What is this stupid fucking world
coming to?
It was my intention to climb a couple
of hills next day, however my slumbers were interrupted about six in
the morning by the feint pitter patter of raindrops on the tent. A
lovely noise. A peek outside found a glowering grey cover hiding all
the hills. I breakfasted inside the tent and listened as the pitter
patter got stronger. By eight it was a full scale downpour that
looked set for the day. Decision made. Abandon the stupid hill idea
and get down the glen. Packing up a tent and loading gear into
panniers with the rain bouncing of everything and attempting to keep everything dry is not
easy. In fact it is not even possible. Bike and I are as one in our
misery as we splash down into Strath Vaiche. Visibility is limited in
the clag and downpour. Soon I am on a long downhill section and all I
can think about is, 'I'll have to cycle back up here some day.' On I splash for about eight kilometres. Halfway along Loch
Vaiche, at Lubachlaggan I pull of the track and eat the second
sitting of my breakfast. The rain has eased by now so I decide to
tackle Beinn a' Chaisteil from that point. It is a steep grind up by
the south west ridge. By the time the ground eases a bit, the rain is
back with a vengeance and the wind is howling. I cannot see much and
as I have left my map safely stowed in my waterproof bike pannier,
which is still attached to my bike, I am mapless. Hapless some would argue. I bail out. A' Chaisteil will
have to wait on the pleasure of my company.

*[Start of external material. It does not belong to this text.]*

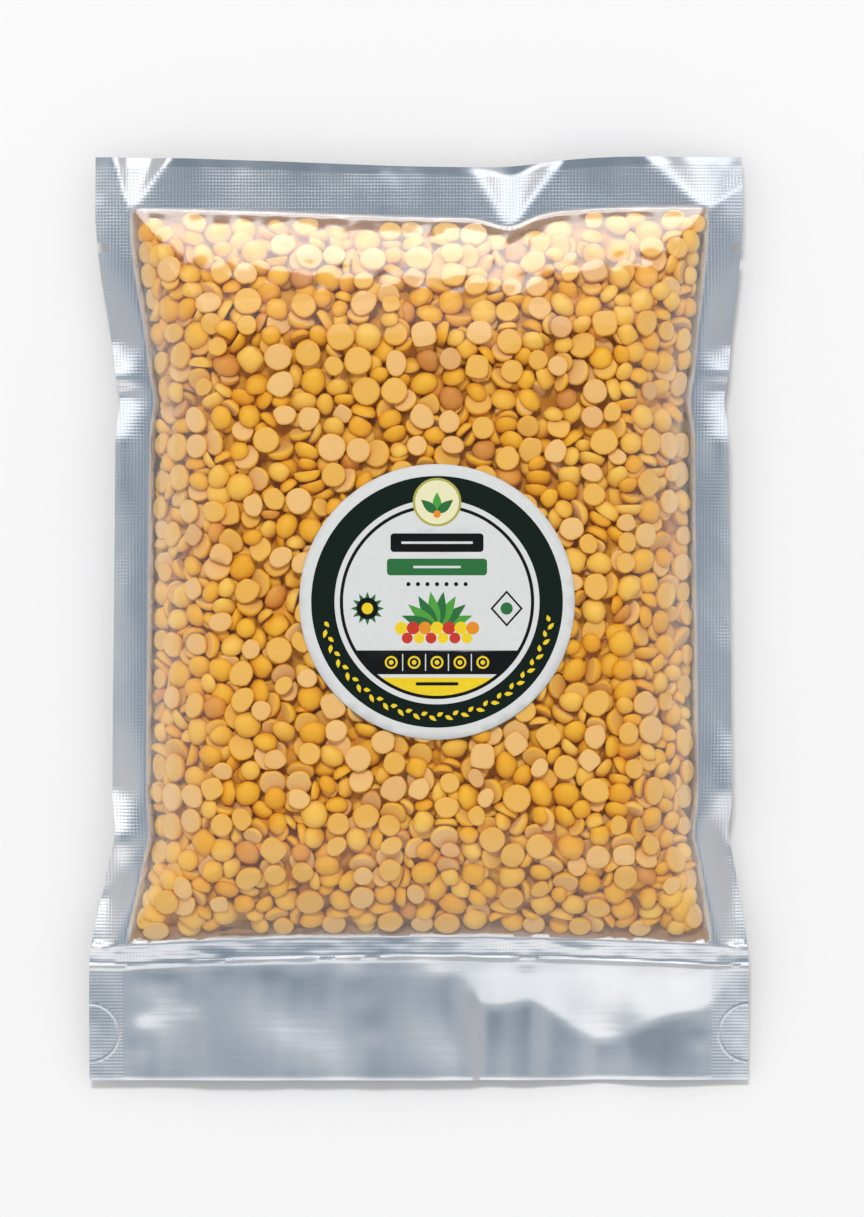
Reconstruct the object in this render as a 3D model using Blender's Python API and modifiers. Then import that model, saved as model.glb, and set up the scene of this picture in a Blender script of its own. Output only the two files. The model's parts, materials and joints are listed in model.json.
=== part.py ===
"""A flat pouch of split peas: foil back, clear front, round paper label.

The pouch lies on its foil back with the clear side up. +Y runs from the open tail to the
end with the tear notches, and the origin is on the table under the middle of the pouch.
"""

import math
import random

import bmesh
import bpy
from mathutils import Matrix, Vector

# Driving sizes of the pouch, in metres. Flat, it is a 14 x 20 cm pouch.
pouch_width = 0.140
pouch_length = 0.1963
side_seal = 0.0074
top_seal = 0.0108
tail_length = 0.0290
fill_seal = 0.0044
foil_thickness = 0.0005
fit_gap = 0.0003

# What filling the pouch does to its outline: the long edges are drawn in between the pinches.
left_draw = 0.0046
right_draw = 0.0033
top_draw = 0.0014
upper_pinch = (0.046, 0.087)
lower_pinch = (-0.045, -0.075)
pinch_draw = 0.0008
top_edge_dip = 0.0024
top_edge_dip_x = 0.013
top_edge_dip_reach = (0.050, 0.018)
window_bottom_dip = 0.0018
v_crease_x = 0.0192
v_crease_depth = 0.0020
v_crease_reach = 0.0050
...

The track out onto the main Ullapool
road, some eight or nine kilometres away, is again uneventful and
quite enjoyable as the rain stops and the clouds open to allow a
glimpse of blue sky. A further three kilometres on the Ullapool road
to the Altguish is easy.
I hang my
wet gear in the drying room luxuriate in a hot shower then head to the bar, no map required. The Auld Gits will
eventually find me. You need not know anymore.